What I propose is a series of measurements of the universal gravitational constant to be made at regular intervals--say monthly--at several different laboratories all over the world, using the best available methods. Then, over a period of years, these measurements would be compared. If there were underlying fluctuations in the value of G, for whatever reason, these would show up at the various locations. In other words, the 'errors' might show a correlation--the values might tend to be high in some months and low in others. In this way, underlying patterns of variation could be detected that could not be dismissed as random error.
It would then be necessary to look for other explanations that did not involve a change in G, including possible changes in the units of measurement. How these inquiries would turn out is impossible to foresee. The important thing is to start looking for correlated fluctuations. And precisely because fluctuations are being looked for, there is more chance of finding them. By contrast, the current theoretical paradigm leads to a sustained effort by everyone concerned to iron out variations, because constants are assumed to be truly constant.
Unlike the other experiments proposed in this book, this one would involve a fairly large-scale international effort. Even so, the budget would not need to be huge if it took place in established laboratories already equipped to make such measurements. And it is even possible that it could be done by students. Several inexpensive methods for determining G have been described, based on the classical method of Cavendish using a torsion balance, and an improved student method has recently been developed which is accurate to 0.1 percent.
One of the advantages of the continual improvement in precision of metrological techniques is that it should become increasingly feasible to detect small changes in the constants. For example, a far greater accuracy in measurements of G should be possible when experiments can be done in spacecraft and satellites, and appropriate techniques are already being proposed and discussed. Here is an area where a big question really would need big science.

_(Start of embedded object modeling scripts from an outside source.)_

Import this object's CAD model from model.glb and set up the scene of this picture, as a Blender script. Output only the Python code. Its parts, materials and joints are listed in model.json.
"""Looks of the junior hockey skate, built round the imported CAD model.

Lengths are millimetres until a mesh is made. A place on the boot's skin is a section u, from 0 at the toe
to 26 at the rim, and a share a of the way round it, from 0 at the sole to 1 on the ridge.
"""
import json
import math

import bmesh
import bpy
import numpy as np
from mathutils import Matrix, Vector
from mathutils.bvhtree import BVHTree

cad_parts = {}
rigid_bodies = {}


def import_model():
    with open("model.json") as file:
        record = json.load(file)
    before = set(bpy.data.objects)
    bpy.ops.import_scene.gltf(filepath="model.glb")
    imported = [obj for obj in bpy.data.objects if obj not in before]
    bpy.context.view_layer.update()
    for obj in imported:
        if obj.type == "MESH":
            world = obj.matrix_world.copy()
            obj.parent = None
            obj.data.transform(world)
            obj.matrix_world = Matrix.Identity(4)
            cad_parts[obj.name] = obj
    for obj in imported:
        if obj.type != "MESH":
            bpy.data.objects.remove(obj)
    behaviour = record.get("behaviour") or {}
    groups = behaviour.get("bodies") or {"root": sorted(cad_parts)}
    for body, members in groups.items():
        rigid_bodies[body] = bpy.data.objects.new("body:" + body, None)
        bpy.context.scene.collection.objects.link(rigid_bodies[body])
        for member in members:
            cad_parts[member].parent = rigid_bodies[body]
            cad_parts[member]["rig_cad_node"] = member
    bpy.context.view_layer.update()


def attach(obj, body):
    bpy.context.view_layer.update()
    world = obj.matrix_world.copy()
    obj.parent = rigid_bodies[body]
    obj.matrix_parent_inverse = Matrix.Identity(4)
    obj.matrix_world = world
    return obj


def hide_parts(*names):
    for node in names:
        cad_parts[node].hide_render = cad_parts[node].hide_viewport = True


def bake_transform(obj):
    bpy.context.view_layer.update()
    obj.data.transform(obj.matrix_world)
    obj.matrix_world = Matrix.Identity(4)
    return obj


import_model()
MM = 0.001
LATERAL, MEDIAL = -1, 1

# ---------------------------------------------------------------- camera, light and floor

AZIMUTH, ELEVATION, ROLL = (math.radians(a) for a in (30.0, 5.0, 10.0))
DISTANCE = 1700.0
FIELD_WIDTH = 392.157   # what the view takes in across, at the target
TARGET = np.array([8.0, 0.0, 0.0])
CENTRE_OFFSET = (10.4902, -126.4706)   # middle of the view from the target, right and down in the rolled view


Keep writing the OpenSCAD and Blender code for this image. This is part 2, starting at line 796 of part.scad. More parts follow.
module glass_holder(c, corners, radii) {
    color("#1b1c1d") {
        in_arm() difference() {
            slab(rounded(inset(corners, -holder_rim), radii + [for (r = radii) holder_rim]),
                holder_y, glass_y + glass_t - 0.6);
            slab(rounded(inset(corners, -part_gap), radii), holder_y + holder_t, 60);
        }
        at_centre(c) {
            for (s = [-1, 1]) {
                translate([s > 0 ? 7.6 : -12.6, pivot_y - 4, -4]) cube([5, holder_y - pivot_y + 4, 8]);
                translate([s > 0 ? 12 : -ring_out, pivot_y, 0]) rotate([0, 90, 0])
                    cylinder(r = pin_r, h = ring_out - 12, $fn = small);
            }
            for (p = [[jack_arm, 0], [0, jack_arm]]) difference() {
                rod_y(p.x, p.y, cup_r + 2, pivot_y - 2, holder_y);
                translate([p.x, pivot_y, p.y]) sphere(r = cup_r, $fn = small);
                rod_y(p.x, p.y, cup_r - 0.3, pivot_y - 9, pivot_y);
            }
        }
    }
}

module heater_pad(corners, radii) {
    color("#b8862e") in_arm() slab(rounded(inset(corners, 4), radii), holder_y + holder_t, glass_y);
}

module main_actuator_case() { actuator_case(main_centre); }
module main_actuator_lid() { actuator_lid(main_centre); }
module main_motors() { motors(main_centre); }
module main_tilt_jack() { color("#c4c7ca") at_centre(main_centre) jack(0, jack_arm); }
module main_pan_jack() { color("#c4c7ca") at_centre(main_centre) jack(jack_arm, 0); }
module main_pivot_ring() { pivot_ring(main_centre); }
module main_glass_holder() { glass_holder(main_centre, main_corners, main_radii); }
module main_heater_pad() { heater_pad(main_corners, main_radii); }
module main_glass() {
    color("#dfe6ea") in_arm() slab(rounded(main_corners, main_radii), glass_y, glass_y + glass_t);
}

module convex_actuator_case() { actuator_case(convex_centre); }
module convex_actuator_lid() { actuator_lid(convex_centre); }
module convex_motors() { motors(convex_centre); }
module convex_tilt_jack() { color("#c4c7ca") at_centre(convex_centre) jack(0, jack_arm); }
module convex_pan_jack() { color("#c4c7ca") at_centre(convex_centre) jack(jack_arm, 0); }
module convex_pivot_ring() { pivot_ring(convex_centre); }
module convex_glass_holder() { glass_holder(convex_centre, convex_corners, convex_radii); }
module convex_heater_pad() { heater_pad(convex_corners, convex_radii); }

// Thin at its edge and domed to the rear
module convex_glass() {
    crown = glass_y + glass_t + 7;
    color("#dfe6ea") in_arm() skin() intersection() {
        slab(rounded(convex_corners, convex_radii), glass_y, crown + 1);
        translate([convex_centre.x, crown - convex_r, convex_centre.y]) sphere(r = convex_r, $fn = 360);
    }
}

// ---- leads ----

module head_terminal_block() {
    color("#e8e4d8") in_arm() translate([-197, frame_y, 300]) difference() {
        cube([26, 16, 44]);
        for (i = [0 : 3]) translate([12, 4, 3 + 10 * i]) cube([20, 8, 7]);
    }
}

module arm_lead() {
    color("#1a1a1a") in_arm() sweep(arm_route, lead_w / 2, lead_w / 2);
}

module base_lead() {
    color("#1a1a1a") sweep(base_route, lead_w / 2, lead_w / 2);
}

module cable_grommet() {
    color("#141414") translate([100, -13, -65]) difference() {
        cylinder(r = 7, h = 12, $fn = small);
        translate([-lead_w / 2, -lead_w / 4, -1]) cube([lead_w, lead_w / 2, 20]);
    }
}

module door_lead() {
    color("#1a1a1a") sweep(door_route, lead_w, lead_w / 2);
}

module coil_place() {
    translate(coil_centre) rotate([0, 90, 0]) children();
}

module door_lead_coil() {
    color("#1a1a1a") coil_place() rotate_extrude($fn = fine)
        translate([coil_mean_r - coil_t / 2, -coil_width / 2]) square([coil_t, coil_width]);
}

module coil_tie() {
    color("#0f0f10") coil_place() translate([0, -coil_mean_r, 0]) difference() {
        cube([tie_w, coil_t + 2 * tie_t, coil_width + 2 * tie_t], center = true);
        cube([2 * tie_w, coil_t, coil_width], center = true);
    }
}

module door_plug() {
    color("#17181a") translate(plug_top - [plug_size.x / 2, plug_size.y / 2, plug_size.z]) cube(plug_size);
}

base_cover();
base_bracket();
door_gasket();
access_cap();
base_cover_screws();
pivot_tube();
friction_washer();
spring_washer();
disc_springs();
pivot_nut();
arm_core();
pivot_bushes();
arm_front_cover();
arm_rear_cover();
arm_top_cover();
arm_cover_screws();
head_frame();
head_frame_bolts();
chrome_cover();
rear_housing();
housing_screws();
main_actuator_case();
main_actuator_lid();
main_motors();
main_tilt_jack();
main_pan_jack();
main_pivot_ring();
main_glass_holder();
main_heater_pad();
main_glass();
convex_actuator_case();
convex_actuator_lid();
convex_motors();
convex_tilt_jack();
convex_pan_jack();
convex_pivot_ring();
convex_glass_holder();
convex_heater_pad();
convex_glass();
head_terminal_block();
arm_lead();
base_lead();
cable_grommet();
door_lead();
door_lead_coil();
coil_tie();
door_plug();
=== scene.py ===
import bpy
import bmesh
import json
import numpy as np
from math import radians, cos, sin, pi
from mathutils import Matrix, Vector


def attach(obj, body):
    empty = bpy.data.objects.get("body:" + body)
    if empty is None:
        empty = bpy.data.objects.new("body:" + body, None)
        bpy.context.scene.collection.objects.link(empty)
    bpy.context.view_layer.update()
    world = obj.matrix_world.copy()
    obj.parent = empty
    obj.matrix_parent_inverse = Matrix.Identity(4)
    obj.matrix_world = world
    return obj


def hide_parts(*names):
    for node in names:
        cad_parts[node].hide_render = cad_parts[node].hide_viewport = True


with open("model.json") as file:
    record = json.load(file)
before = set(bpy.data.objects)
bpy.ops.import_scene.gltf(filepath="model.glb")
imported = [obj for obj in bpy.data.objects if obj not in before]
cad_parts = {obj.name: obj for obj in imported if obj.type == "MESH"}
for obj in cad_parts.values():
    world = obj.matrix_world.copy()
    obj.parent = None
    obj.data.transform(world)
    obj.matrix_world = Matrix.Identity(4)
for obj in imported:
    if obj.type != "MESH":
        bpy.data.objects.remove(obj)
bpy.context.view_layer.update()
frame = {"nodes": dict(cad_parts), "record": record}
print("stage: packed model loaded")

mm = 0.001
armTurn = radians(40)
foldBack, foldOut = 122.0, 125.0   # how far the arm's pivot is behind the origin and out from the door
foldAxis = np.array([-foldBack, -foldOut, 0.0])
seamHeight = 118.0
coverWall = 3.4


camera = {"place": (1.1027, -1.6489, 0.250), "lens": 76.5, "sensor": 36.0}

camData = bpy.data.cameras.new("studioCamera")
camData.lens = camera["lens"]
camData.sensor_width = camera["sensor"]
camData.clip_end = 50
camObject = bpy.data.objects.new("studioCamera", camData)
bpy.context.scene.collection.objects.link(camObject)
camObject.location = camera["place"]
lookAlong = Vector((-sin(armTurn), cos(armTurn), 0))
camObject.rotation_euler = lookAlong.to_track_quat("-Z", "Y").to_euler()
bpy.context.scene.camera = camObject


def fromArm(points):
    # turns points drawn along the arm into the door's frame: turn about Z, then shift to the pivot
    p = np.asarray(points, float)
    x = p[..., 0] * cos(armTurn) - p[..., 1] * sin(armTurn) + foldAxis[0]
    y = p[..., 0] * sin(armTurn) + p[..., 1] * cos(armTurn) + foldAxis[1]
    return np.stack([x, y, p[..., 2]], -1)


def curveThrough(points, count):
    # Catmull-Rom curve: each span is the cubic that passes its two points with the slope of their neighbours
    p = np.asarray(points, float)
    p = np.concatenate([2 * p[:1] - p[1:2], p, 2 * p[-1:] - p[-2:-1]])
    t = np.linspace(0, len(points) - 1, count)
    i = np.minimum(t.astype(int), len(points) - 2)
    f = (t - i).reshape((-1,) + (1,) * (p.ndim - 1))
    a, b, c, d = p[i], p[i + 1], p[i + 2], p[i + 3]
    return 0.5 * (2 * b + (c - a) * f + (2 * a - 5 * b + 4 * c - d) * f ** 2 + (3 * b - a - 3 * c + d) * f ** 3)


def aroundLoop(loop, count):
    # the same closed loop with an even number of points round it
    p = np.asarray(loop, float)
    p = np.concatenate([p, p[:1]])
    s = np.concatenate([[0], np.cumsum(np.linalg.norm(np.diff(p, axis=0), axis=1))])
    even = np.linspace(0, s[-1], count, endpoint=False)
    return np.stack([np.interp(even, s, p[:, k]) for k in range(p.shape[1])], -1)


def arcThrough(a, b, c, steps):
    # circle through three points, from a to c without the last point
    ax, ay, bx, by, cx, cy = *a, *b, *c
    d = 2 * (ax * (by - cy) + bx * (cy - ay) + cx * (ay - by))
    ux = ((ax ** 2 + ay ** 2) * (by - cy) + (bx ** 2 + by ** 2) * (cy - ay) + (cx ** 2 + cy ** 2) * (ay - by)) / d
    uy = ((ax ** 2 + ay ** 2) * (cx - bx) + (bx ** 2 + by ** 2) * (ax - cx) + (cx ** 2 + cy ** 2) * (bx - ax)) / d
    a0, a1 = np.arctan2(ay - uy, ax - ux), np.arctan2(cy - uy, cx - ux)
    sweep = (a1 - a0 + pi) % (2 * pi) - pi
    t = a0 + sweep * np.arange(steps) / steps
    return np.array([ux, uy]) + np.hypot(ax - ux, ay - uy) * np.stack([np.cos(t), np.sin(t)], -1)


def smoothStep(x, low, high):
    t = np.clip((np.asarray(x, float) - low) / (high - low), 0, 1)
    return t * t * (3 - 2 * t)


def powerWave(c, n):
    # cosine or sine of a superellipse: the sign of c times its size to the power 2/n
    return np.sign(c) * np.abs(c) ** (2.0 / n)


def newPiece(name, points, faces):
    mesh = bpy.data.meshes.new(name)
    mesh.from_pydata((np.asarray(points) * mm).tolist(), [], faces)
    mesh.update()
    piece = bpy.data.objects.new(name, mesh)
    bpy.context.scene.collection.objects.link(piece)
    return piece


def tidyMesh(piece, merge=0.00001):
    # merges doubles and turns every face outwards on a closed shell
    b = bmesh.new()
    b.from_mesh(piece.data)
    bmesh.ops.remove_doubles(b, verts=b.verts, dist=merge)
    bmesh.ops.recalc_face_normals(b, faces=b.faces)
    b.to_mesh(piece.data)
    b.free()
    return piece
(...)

But there is in fact one way that this research could be done on a very low budget to start with: by examining the existing raw data for measurements of G at various laboratories over the last few decades. This would require the cooperation of the scientists concerned, because raw data are kept in scientists' notebooks and laboratory files, and many scientists are reluctant to allow others access to these private records. But given this cooperation, there may already be enough data to look for worldwide fluctuations in the value of G.
The implications of fluctuating fundamental constants would be enormous. The course of nature could no longer be imagined as blandly uniform; we would recognize that there are fluctuations at the very heart of physical reality. And if different fundamental constants varied at different rates, these changes would create differing qualities of time, not unlike those envisaged by astrology, but with a more radical basis."